The state has also committed to reducing antibiotic use in agriculture by 50 per cent in five years, resulting in farmers having to notify the government each time they purchase antibiotics for livestock use.

And according to Teepker, Lower Saxony is no longer issuing building permits for new livestock barns, citing environmental concerns, and that it is very difficult to even secure permission to renew existing facilities. Farmers who wish to expand their production have no choice but to buy existing farms or relocate to other parts of Germany, he said.

“We built our first barn in 2009, where we got a permit in 12 months and built in six – it was two years in total from thought to bird. Now it is up to six years,” he said.

New clean air laws from the European Union designed to reduce emissions from intensive livestock operations will mean new costs too, he added.

Teepker farms together with his younger brother Matthias near Handrup, Lower Saxony, about 360 km north of Frankfurt. He’s in charge of the broiler side of their operation, which also includes pigs, biogas production and 350 hectares (approximately 865 acres) of crops.

In 2013 he purchased the farm where he has added the viewing gallery and renovated the 10-year old facilities. And although he considered expansion into Eastern Germany several years ago, he ultimately decided against it due to the high cost of farms.

Teepker is not alone among farmers in Germany adding viewing galleries into their livestock barns, but notes that his goes above and beyond the simple window and information card that most provide.

Videos available on demand, for example, demonstrate other aspects of his farm and the life cycle of his birds. Feed samples show what birds eat and feeders and waterers are on display to demonstrate how they eat and drink.
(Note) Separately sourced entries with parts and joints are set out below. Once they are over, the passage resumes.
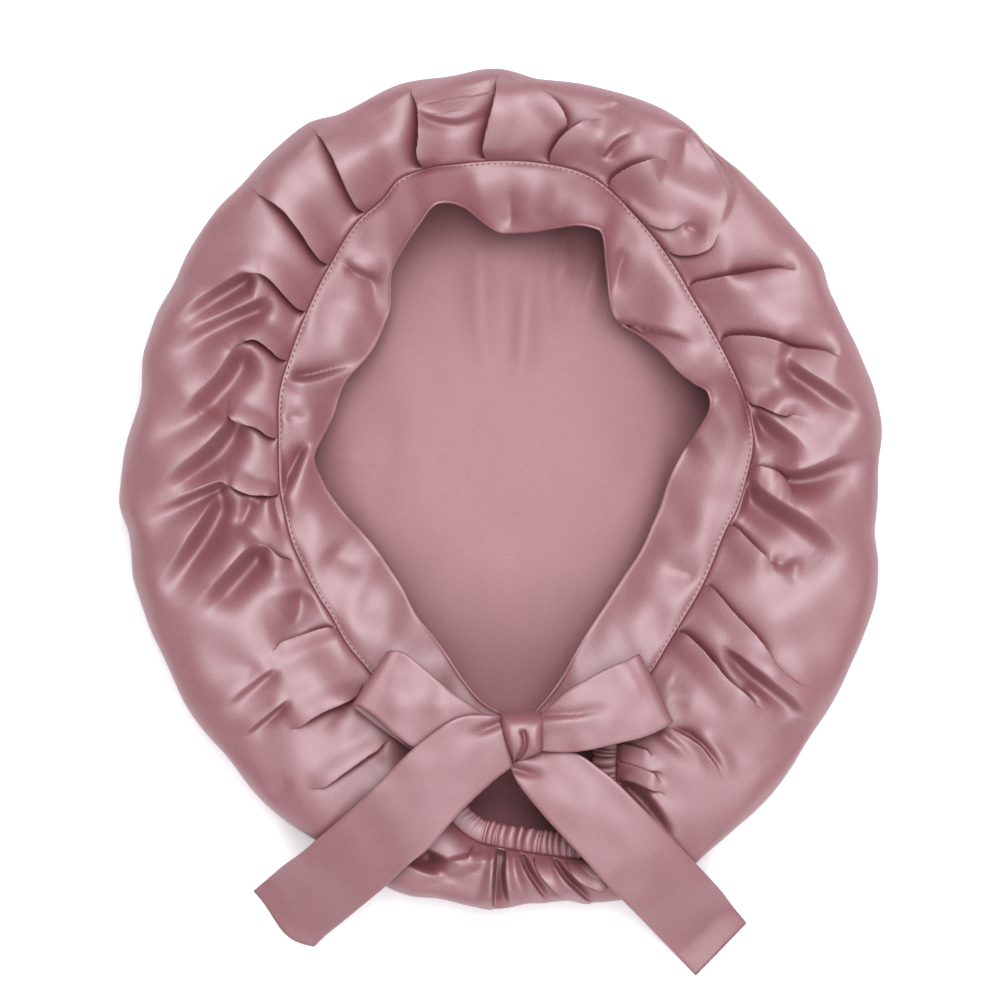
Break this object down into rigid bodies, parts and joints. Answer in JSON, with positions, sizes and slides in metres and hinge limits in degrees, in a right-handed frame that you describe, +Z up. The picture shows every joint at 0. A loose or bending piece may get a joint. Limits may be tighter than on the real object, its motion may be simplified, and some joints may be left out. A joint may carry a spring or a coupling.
{
  "type": "sleep bonnet",
  "caption": "Satin sleep bonnet lying on its gathered crown with the mouth up, its flat face band tied in a bow over a gathered elastic nape casing.",
  "frame": {"origin": "on the surface that the bonnet lies on, under the middle of its bounding box", "axes": "+Z up out of the mouth, +Y towards the brow, with the nape and the bow at -Y"},
  "size_m": [0.3185, 0.3801, 0.0516],
  "materials": {
    "crown_satin": "dusty rose satin, glossy outside and matte inside",
    "band_satin": "dusty rose satin",
    "casing_satin": "dusty rose satin, ruched over elastic",
    "ribbon_satin": "dusty rose satin"
  },
  "bodies": {
    "root": {"crown": "crown_satin", "face_band": "band_satin", "nape_casing": "casing_satin", "bow_knot": "ribbon_satin", "bow_loop_left": "ribbon_satin", "bow_loop_right": "ribbon_satin", "tie_tail_left": "ribbon_satin", "tie_tail_right": "ribbon_satin"}
  },
  "joints": []
}
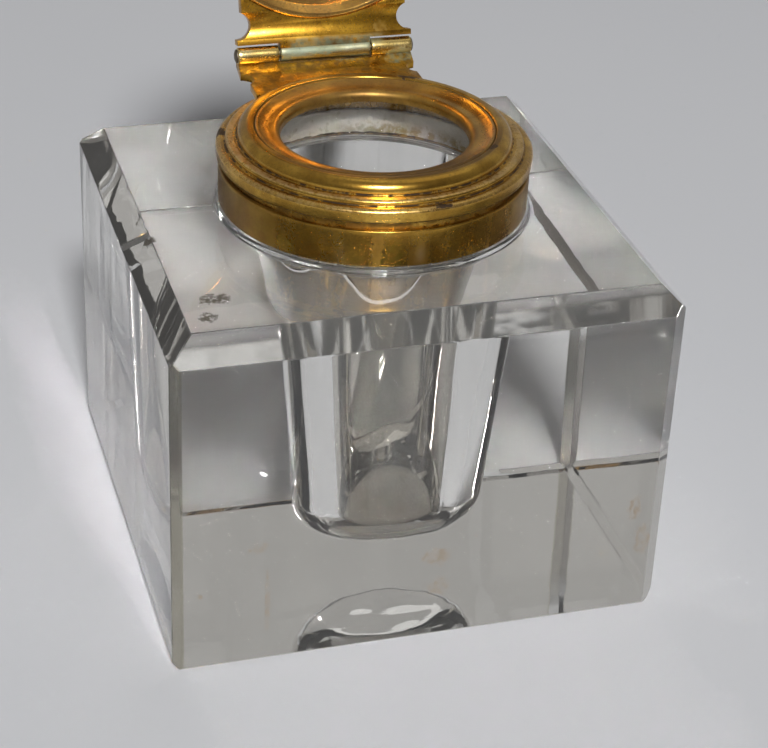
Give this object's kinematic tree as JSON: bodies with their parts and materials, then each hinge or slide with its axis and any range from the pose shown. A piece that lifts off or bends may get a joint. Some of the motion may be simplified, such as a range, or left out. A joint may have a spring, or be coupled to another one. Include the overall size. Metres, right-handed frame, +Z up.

And the vending machine, which Teepker has stocked with chicken products, can sell anything from a single egg to a five kilogram bag of potatoes. This particular farm happens to be on a busy public cycling trail, so Teepker hopes his location – and the cold drinks he is including in the vending machine – will help draw people in.

If the viewing room and vending machine are successful on the broiler barn, there are plans for a similar installation on one of their pig barns too.

Facebook is his biggest audience, where “Landwirtschaft Teepker” and regular posts of photos and updates about farm activities have garnered more than 2,100 likes, but he’s also a keen supporter of video. His most popular online video, called a look into chicken production, has logged more than 78,000 views to date.

“YouTube is the new Google so you need to have video even if it isn’t the best,” he believes.

But nothing beats a face to face connection, which is why the Teepkers have also reached out to local schools, starting about five years ago with inviting kindergarten classes out to the farm and expanding to include twice yearly classroom visits with small birds. They also sponsor children’s soccer jerseys in the community.

And those public education efforts seem to be paying off.

“We are noticing changes in attitudes with parents and teachers – “where are the cages” is now the most asked question,” Teepker said, adding the most people don’t know that German broilers are not raised in cages. “I think and hope that we are doing a good job.”

Yet despite some success, Teepker is also a realist about the public pressures facing farmers and the challenges of reaching out to consumers who are increasingly distanced from farming and food production.

“This is a first step, but the discussion will never finish,” he believes.